Lovers of history know that there are innumerable ways to experience the past. To this end, our history classes at Sewickley Academy engage students in literature, film, speakers, art, music, field trips, and travel to support our curriculum. One of my personal favorite styles of literature, which I find myself leaning into more and more, is the graphic novel. While many are familiar with Art Spiegelman’s "Maus I: A Survivor's Tale: My Father Bleeds History," which tells the story of his father’s experience in Nazi-occupied Poland, there are many more stories like it that communicate strong voices of past generations. Here are five reasons why I use graphic novels to teach history.
1. Historic Content
A graphic novel would not be worth teaching in a history course if it didn’t have content merit and provoke discussion of historic themes. All of the books I list here in this post connect to the courses in which they are positioned and support the content of those courses. For example, in my Modern Middle East elective, I have used the graphic novel "Persepolis: The Story of a Childhood," a memoir by Marjane Satrapi, which provides historic background to the Islamic Revolution in Iran. This short book, which can be read in only two nights, provides the foundation of historic understanding through a personal narrative, to better understand the many nuances of Iranian society at the time.
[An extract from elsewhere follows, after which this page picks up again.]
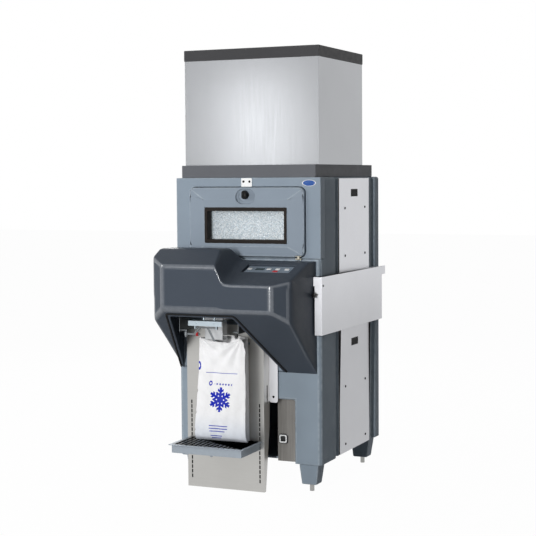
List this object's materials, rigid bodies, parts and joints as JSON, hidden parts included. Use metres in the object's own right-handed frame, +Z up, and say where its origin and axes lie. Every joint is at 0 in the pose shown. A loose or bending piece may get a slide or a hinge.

In class, this framing also allows us to then go beyond the literature and discuss additional historic details absent from the book, to contextualize events. As developments have unfolded in the Middle East, I am looking to try a new book about Iran, one that focuses on more modern challenges the country is facing. Next year, we will read "Zahra's Paradise" (One of Amazon's Top Ten Great Graphic Novels for Teens) by Amir and Khalil, which is a fictional story weaving together real events around Iran’s political upheaval in the summer of 2009.